As interest in Jacksonville's historic inner neighborhoods grows, terms like Urban Core, Downtown and even Downtown Core are becoming common parts of local parlance. But what exactly do these terms refer to? Here are some definitions.
The Urban Core, sometimes known as the Old City, has emerged as a distinct part of town, along the lines of Westside, Northside, Southside, Arlington, and the Beaches. Definitions can vary, but the most usual one includes everything within Jacksonville’s old city limits before city-county consolidation in 1968. This 30-square-mile area encompasses most neighborhoods that were developed by 1932 (the last time the city limits had expanded) — everything from Riverside-Avondale and San Marco north to Panama Park, and west into the old Westside.
This definition is useful because it distinguishes between two phases of Jacksonville’s development. Urban Core neighborhoods are older and followed a traditional development pattern with a gridded street network. They were designed to be comparatively dense and mixed use, with multimodal streets allowing for cars, pedestrians, bikes and transit. Development patterns changed considerably after World War II. Neighborhoods developed since then — the bulk of Jacksonville — are mostly auto-centric. They have no gridded streets and are characterized by wide arterial roads, limited access subdivisions, strip malls, and office parks, which mostly must be accessed by car.
Highlighting the Urban Core as a discreet area with its own identity is helpful in determining its planning and development needs, which are different than those of the suburbs. To build on its strengths, the Urban Core will benefit most from urban-oriented planning that focuses on walkability, connectivity, and public transit.
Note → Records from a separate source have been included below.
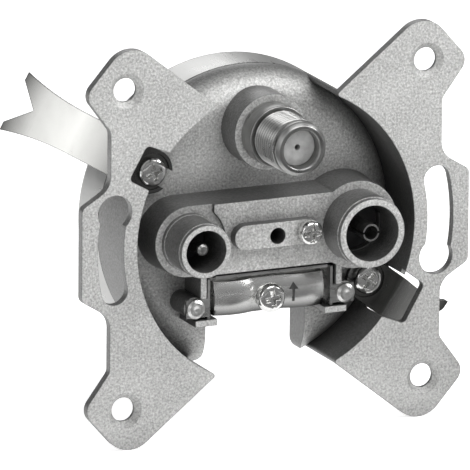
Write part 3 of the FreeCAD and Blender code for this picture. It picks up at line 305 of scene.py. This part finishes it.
def makeCastZinc(z):
    # Blasted casting: what faces forwards or back is grainy and the walls between are smooth. Its pale faces and
    # dark walls are painted light and shade, chosen by which way each surface faces.
    finish, tree, shader, place = newFinish("castZinc", z["metallic"], Specular_IOR_Level=0.5)
    front = facing(tree, (0, -1, 0), z["frontFacing"])
    back = facing(tree, (0, 1, 0), z["backFacing"])
    flat = addNode(tree, "Math", {0: front, 1: back}, operation="MAXIMUM").outputs[0]
    grain = noise(tree, place, z["grainPerMetre"], 3, 0.65)
    specks = addNode(tree, "TexVoronoi", {"Vector": place, "Scale": z["specksPerMetre"]},
                     feature="SMOOTH_F1").outputs["Distance"]
    cloud = noise(tree, place, z["cloudPerMetre"], 4)
    tones = {}
    for part in ("face", "wall"):
        low, high = z[part + "Tones"]
        greys = [grey(low), grey((low + high) / 2), grey(high)]
        grainTone = ramp(tree, grain, list(zip(z["grainStops"], greys)))
        cloudTone = ramp(tree, cloud, list(zip(z["cloudStops"], greys[::2])))
        tones[part] = mixed(tree, z["cloudShare"], grainTone, cloudTone, "RGBA")
    # Painted light and shade: the face tone where the surface faces forwards or back, the wall tone elsewhere.
    colour = mixed(tree, flat, tones["wall"], tones["face"], "RGBA")
    # Painted shade: ambient occlusion darkens the casting in recesses and near walls.
    around = addNode(tree, "AmbientOcclusion", {"Distance": z["recessShadeReach"]}, samples=8).outputs["AO"]
    shaded = mixed(tree, z["recessShadeShare"], colour, paintedShadeBlack, "RGBA")
    colour = mixed(tree, mapped(tree, around, z["recessShadeOpenness"]), shaded, colour, "RGBA")
    # Painted light falloff: the casting's tone darkens towards its lower end.
    height = addNode(tree, "SeparateXYZ", {0: place}).outputs["Z"]
    paintedLightShare = mapped(tree, height, z["paintedFalloffHeights"], (z["paintedFalloffLow"], 1))
    colour = mixed(tree, paintedLightShare, (0, 0, 0, 1), colour, "RGBA")
    tree.links.new(paintEdgeShade(tree, colour, z["bandRadius"], z["edgeShadeShare"]), shader.inputs["Base Color"])
    rough = {part: mapped(tree, grain, end=z[part + "Roughness"]) for part in tones}
    tree.links.new(mixed(tree, flat, rough["wall"], rough["face"]), shader.inputs["Roughness"])
    strength = mapped(tree, flat, end=z["bumpStrength"])
    softEdges(tree, shader, z["edgeRadius"], [(grain, strength, z["grainHeight"]),
                                              (specks, z["speckStrength"], z["speckHeight"])])
    return finish


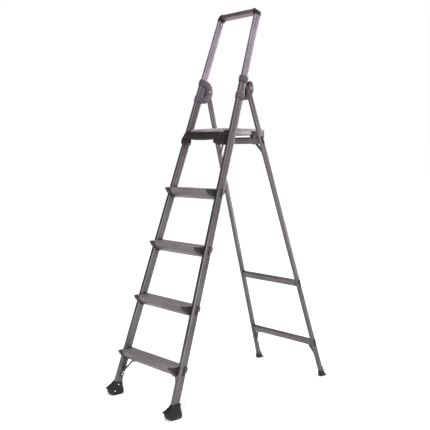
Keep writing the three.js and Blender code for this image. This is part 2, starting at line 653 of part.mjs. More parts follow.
function addFrontFoot(stile, word) {
  const { side, group } = stile;
  const foot = level(side * FRONT_HALF_WIDTH, 0, 0);
  const half = FRONT_FOOT_HALF;
  const top = FRONT_FOOT_HEIGHT;
  const lip = FRONT_FOOT_LIP;
  const reach = (STILE_DEPTH / 2 + FOOT_WALL) * Math.hypot(1, FRONT_LEAN);
  const neck = STILE_WIDTH / 2 + FOOT_WALL;
  const lean = stileY(top);
  const toe = -FRONT_FOOT_TOE;
  const heel = FRONT_FOOT_HEEL;
  const levels = [
    { z: 0, half: half - 7, front: toe + 23, back: heel - 5, radius: 7 },
    { z: 4, half: half - 3, front: toe + 15, back: heel - 1, radius: 9 },
    { z: 12, half: half - 1, front: toe + 11, back: heel, radius: 10 },
    { z: lip - 3, half: half - 0.5, front: toe + 8, back: heel - 2, radius: 10 },
    { z: lip - 1, half, front: toe + 1, back: heel - 2, radius: 12 },
    { z: lip + 2, half: half - 1, front: toe, back: heel - 2, radius: 12 },
    { z: lip + 6, half: half - 5, front: toe + 9, back: heel - 3, radius: 9 },
    { z: top - 8, half: neck + 1.5, front: lean - reach - 5, back: lean + reach - 2, radius: 8 },
    { z: top, half: neck, front: lean - reach, back: lean + reach, radius: 8 },
  ];
  const room = carried(stileRoom(stile.along(STILE_FOOT) - GAP, stile.along(RISE)), group, foot);
  add(foot, `front_foot_${word}`, cut(loft(levels), room), rubber);
}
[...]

Downtown is the heart of the city, but it has multiple definitions that are in common use. Historically, “downtown” only referred to the Downtown Core, also known as the Northbank, which is bounded roughly by the St. Johns River to the south, Liberty Street and Hogans Creek to the east, State Street to the north, and approximately Jefferson Street to the west. Over time, the city government expanded the official limits of Downtown to incorporate adjacent neighborhoods.
The city government now defines downtown as the entire Central Business District, a relatively large area spanning 4 square miles. This area includes LaVilla, Brooklyn, the Stadium District and the Southbank across the river. By this definition, downtown’s official borders are I-95 to the south and west, State Street to the north, and the St. Johns River to the east. The city government uses this definition for various zoning and planning purposes.
City planning agencies have also divided the broader downtown into smaller districts, such as the Central Civic Core, the Cathedral District, and the Riverfront.
When talking about revitalizing downtown, it’s important to make a distinction between the Downtown Core and the wider Downtown CBD. The Downtown Core is the walkable heart of the city. It’s where most of the employers, government facilities, and various amenities are located. The broader Downtown CBD is so large and spread out that developments in one district may not have a major impact on the rest. While attractions within easy walking distance help generate foot traffic and energy for each other, those separated by miles don’t.
Downtown Improvement District
There are still other definitions of Downtown. The Downtown Improvement District is a 90-block area comprising the central part of the Downtown Core where most business are located, as well as part of the Southbank. The district is administered by nonprofit Downtown Vision, Inc. with the intention of bolstering businesses in the district.